Instruction: Everything in the listing below from the line containing "color([0.72, 0.70, 0.68])" through the line containing "obj.data.transform(world)" should be repeated exactly; leave out every other line.

Records shown:
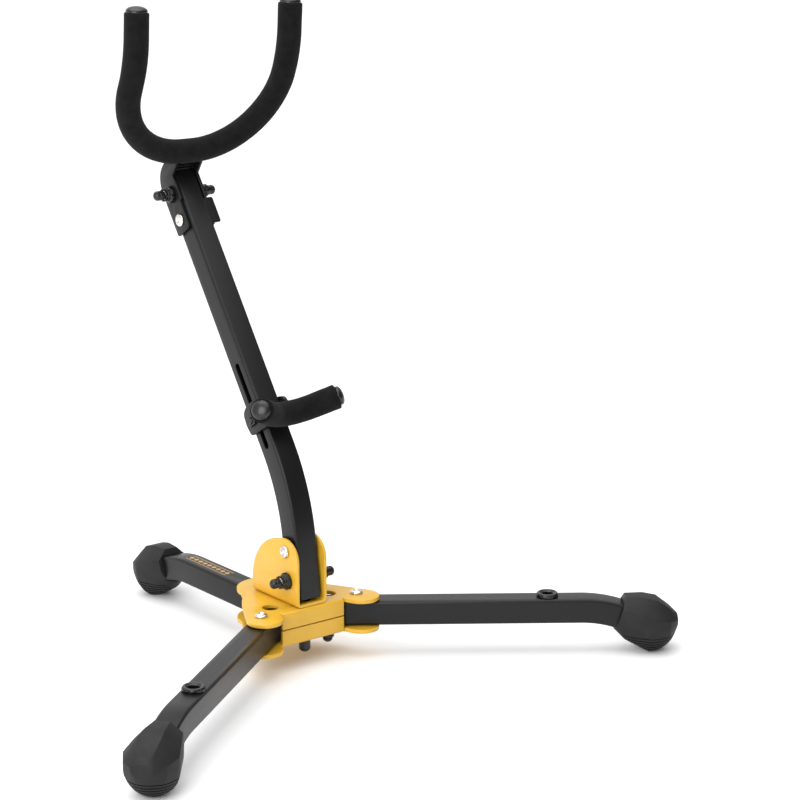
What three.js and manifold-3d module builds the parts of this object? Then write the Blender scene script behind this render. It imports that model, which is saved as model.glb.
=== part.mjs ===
// Folding saxophone stand: a three-legged base with a riveted hub, a bent square post,
// a sliding lower rest and a padded U-shaped yoke. Units are millimetres, +Z is up,
// the player stands on the -Y side, and the stand is mirror symmetric about X = 0.
import * as THREE from 'three';
import * as BufferGeometryUtils from 'three/addons/utils/BufferGeometryUtils.js';
import { ConvexGeometry } from 'three/addons/geometries/ConvexGeometry.js';
import Module from 'manifold-3d';

const wasm = await Module();
wasm.setup();

// ---- driving dimensions ----
const GAP = 0.3;                    // clearance between pieces that touch
const TUBE = 20;                    // outside of the square leg and post tube
const WALL = 1.5;                   // tube wall
const CORNER = 2.4;                 // outside corner radius of the tube

// base hub
const PLATE_T = 3.2;                // sheet thickness of both hub plates
const LEG_Z = 34.9;                 // height of the leg tubes' centreline at the hub
const PLATE_GAP = 0.7;              // washer room between a leg and a plate
const LIP_HALF = 29.6;              // half width of the front lip
const LIP_Y = -30;                  // front face of the lip
const EAR = { x: 46.5, y: -30.5, r: 14 };
const BACK_EAR = { y: 32.5, r: 24.3 };
const PIVOT = { x: 45.7, y: -24.6 };  // right front leg's rivet
const LOCK_OFFSET = 22.9;           // lock pin to rivet, on every folding joint
const LOCK_HOLE_R = 6.6;
const BACK_RIVET_Y = 38;
const HUB_BOLT_Y = -17.6;
const HUB_BOLT = { head: 5, cap: 4.6, low: 14 };
const LOCK_REACH = 12.2;            // how far a leg lock pin stands below the bottom plate

// legs
const LEG_SPREAD = 53.5;            // angle between a front leg and straight ahead, degrees
const LEG_INNER = 34;               // tube length inside the hub, past the rivet
const LEG_STRAIGHT = 178;           // rivet to the start of the down bend
const LEG_BEND_R = 95;
const LEG_BEND = 21.5;              // how far a leg turns down near its end, degrees
const LEG_END = 20.5;               // straight length after the bend, inside the boot
const FOOT_REACH = 240;             // rivet to the middle of the boot
const BACK_FOOT_Y = 200.8;
const INSERT_REACH = 151.2;         // rivet to the threaded insert

// clevis and post
const CLEVIS_T = 2.2;
const CLEVIS_HALF = 14.1;           // outer face of a cheek
const CLEVIS_FLOOR = 49.1;
const CLEVIS_FRONT = -28.5;
const POST_PIVOT = { y: -12.4, z: 91.5 };
const LOWER_LEAN = 7;               // lean of the post's lower part, degrees
const UPPER_LEAN = 34.4;            // lean of its upper part
const POST_BEND_R = 165;
const POST_BEND = { y: -7.5, z: 134.8 };   // where the two straight centrelines would meet
const POST_FOOT_Z = 53.4;
const UPPER_ORIGIN = { y: 27.7, z: 203.9 };  // point on the front face of the upper part
const POST_TOP = 201.5;             // end of the tube, along the upper part from that point
const SLOT = { low: -37, high: 36, width: 5.6 };

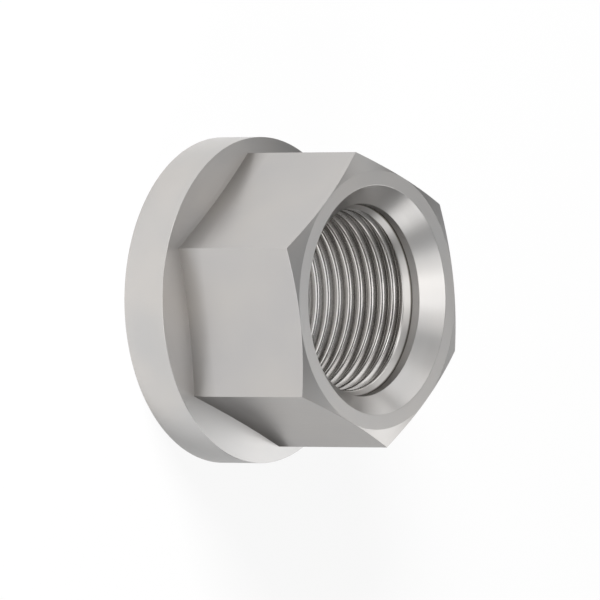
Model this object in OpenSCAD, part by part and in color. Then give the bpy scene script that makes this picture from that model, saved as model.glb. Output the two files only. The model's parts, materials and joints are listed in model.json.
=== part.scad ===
// Hex flange nut: a wrench hexagon and a round collar turned from one bar of steel.
// The bearing face lies on z = 0 and the nut's axis is Z, with the hexagon upwards.

/* [Hexagon] */
// Distance across the flats, which the wrench grips
across_flats = 19; // [18:0.1:20.5]
// Height of the whole nut, from the bearing face to the front face
nut_height = 14.1; // [11:0.1:20]
// Angle between the front face and the chamfer turned on the six corners
corner_chamfer_angle = 20; // [10:1:35]
// Gap between the flats and the circle where that chamfer starts
corner_chamfer_inset = 0.025; // [0.01:0.005:0.2]

/* [Collar] */
// Diameter of the round collar
collar_d = 24; // [24:0.5:32]
// Height of the collar's straight rim
rim_height = 3.5; // [2:0.1:5]
// Slope of the collar's top, which rises from the rim to the hexagon
collar_slope = 10; // [2:1:20]

/* [Threaded hole] */
// Outside diameter of the thread, which is the size of its stud
thread_d = 14; // [12:0.25:14.5]
// Depth of the thread from crest to root
thread_depth = 0.4; // [0.3:0.05:0.6]

/* [Mouth at the front face] */
// Diameter of the countersink at the front face
countersink_d = 16.8; // [15.6:0.1:17.4]
// Depth of the countersink
countersink_depth = 1.4; // [0.8:0.1:2.5]
// How much wider than the thread the plain recess below the countersink is
recess_clearance = 0.1; // [0.05:0.05:0.5]
// Length of the plain recess
recess_length = 0.7; // [0.3:0.1:2]
// Slope of the lead-in between the recess and the thread's crests
lead_in_angle = 45; // [30:5:60]

/* [Mouth at the bearing face] */
// Diameter of the countersink at the bearing face
back_countersink_d = 15; // [14.4:0.1:17]
// Slope of that countersink
back_countersink_angle = 45; // [30:5:60]

/* [Hidden] */
// Segments of a full turn in the round parts
$fn = 96;
// How far a cut runs past the face that it opens in
over = 1;

corner_r = across_flats / 2 / cos(30);
front_circle_r = across_flats / 2 - corner_chamfer_inset;
collar_r = collar_d / 2;
collar_rise = collar_r * tan(collar_slope);

bore_r = thread_d / 2 - thread_depth;
recess_r = (thread_d + recess_clearance) / 2;
countersink_r = countersink_d / 2;
countersink_spread = (countersink_r - recess_r) / countersink_depth;
back_countersink_r = back_countersink_d / 2;
back_countersink_spread = 1 / tan(back_countersink_angle);

// Heights of the steps in the hole, from the bearing face upwards
bore_start_z = (back_countersink_r - bore_r) / back_countersink_spread;
recess_top_z = nut_height - countersink_depth;
recess_floor_z = recess_top_z - recess_length;
bore_end_z = recess_floor_z - (recess_r - bore_r) * tan(lead_in_angle);

// Turned collar: a straight rim and a low cone that carries on up inside the hexagon
module collar() {
    rotate_extrude()
        polygon([
            [0, 0],
            [collar_r, 0],
            [collar_r, rim_height],
            [0, rim_height + collar_rise]
        ]);
}

// Cone that the corner chamfer is turned to. It narrows to the circle on the front face.
module corner_chamfer_cone() {
    cylinder(
        h = nut_height,
        r1 = front_circle_r + nut_height / tan(corner_chamfer_angle),
        r2 = front_circle_r
    );
}

// Six flats, with a corner on +X. The foot of the prism is inside the collar.
module hexagon() {
    intersection() {
        translate([0, 0, rim_height / 2])
            linear_extrude(nut_height - rim_height / 2)
                circle(r = corner_r, $fn = 6);
        corner_chamfer_cone();
    }
}

// The hole as one turned profile: a countersink at each end, the bore at the thread's
// crests, and the lead-in and the plain recess that clear the tap below the front mouth
module threaded_hole() {
    rotate_extrude()
        polygon([
            [0, -over],
            [back_countersink_r + over * back_countersink_spread, -over],
            [bore_r, bore_start_z],
            [bore_r, bore_end_z],
            [recess_r, recess_floor_z],
            [recess_r, recess_top_z],
            [countersink_r + over * countersink_spread, nut_height + over],
            [0, nut_height + over]
        ]);
}

module nut() {
    color([0.72, 0.70, 0.68])
        difference() {
            union() {
                collar();
                hexagon();
            }
            threaded_hole();
        }
}

nut();
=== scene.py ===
"""Hex flange nut: the turned, milled and tapped steel part, its finishes and its studio.

The nut's sizes are in millimetres, as on a drawing, and MM turns them into metres. The
studio's are in metres. The nut stands on its bearing face at z = 0 with its axis on Z, and a
corner of the hexagon points along X.
"""

import json
import logging
import math
from dataclasses import dataclass
from enum import Enum

import bmesh
import bpy
import numpy as np
from mathutils import Matrix, Vector

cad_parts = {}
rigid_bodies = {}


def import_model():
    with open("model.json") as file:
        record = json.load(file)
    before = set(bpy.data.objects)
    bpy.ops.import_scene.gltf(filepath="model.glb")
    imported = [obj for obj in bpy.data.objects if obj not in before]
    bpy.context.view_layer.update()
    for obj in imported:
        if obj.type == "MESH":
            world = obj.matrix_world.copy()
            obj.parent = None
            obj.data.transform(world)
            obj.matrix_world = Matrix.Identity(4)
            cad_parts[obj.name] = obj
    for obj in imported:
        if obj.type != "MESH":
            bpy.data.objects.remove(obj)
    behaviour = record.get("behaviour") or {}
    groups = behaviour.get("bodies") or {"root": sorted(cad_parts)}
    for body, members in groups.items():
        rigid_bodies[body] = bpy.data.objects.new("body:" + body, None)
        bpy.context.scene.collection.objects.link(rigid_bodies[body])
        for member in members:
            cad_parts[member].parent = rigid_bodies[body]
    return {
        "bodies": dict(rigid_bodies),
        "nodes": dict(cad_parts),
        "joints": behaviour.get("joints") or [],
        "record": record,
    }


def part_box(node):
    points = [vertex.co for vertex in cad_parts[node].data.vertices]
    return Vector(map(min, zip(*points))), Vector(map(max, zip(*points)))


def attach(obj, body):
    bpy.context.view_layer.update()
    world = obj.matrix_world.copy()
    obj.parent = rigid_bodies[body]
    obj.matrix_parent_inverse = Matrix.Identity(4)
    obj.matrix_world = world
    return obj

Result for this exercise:
    color([0.72, 0.70, 0.68])
        difference() {
            union() {
                collar();
                hexagon();
            }
            threaded_hole();
        }
}

nut();
=== scene.py ===
"""Hex flange nut: the turned, milled and tapped steel part, its finishes and its studio.

The nut's sizes are in millimetres, as on a drawing, and MM turns them into metres. The
studio's are in metres. The nut stands on its bearing face at z = 0 with its axis on Z, and a
corner of the hexagon points along X.
"""

import json
import logging
import math
from dataclasses import dataclass
from enum import Enum

import bmesh
import bpy
import numpy as np
from mathutils import Matrix, Vector

cad_parts = {}
rigid_bodies = {}


def import_model():
    with open("model.json") as file:
        record = json.load(file)
    before = set(bpy.data.objects)
    bpy.ops.import_scene.gltf(filepath="model.glb")
    imported = [obj for obj in bpy.data.objects if obj not in before]
    bpy.context.view_layer.update()
    for obj in imported:
        if obj.type == "MESH":
            world = obj.matrix_world.copy()
            obj.parent = None
            obj.data.transform(world)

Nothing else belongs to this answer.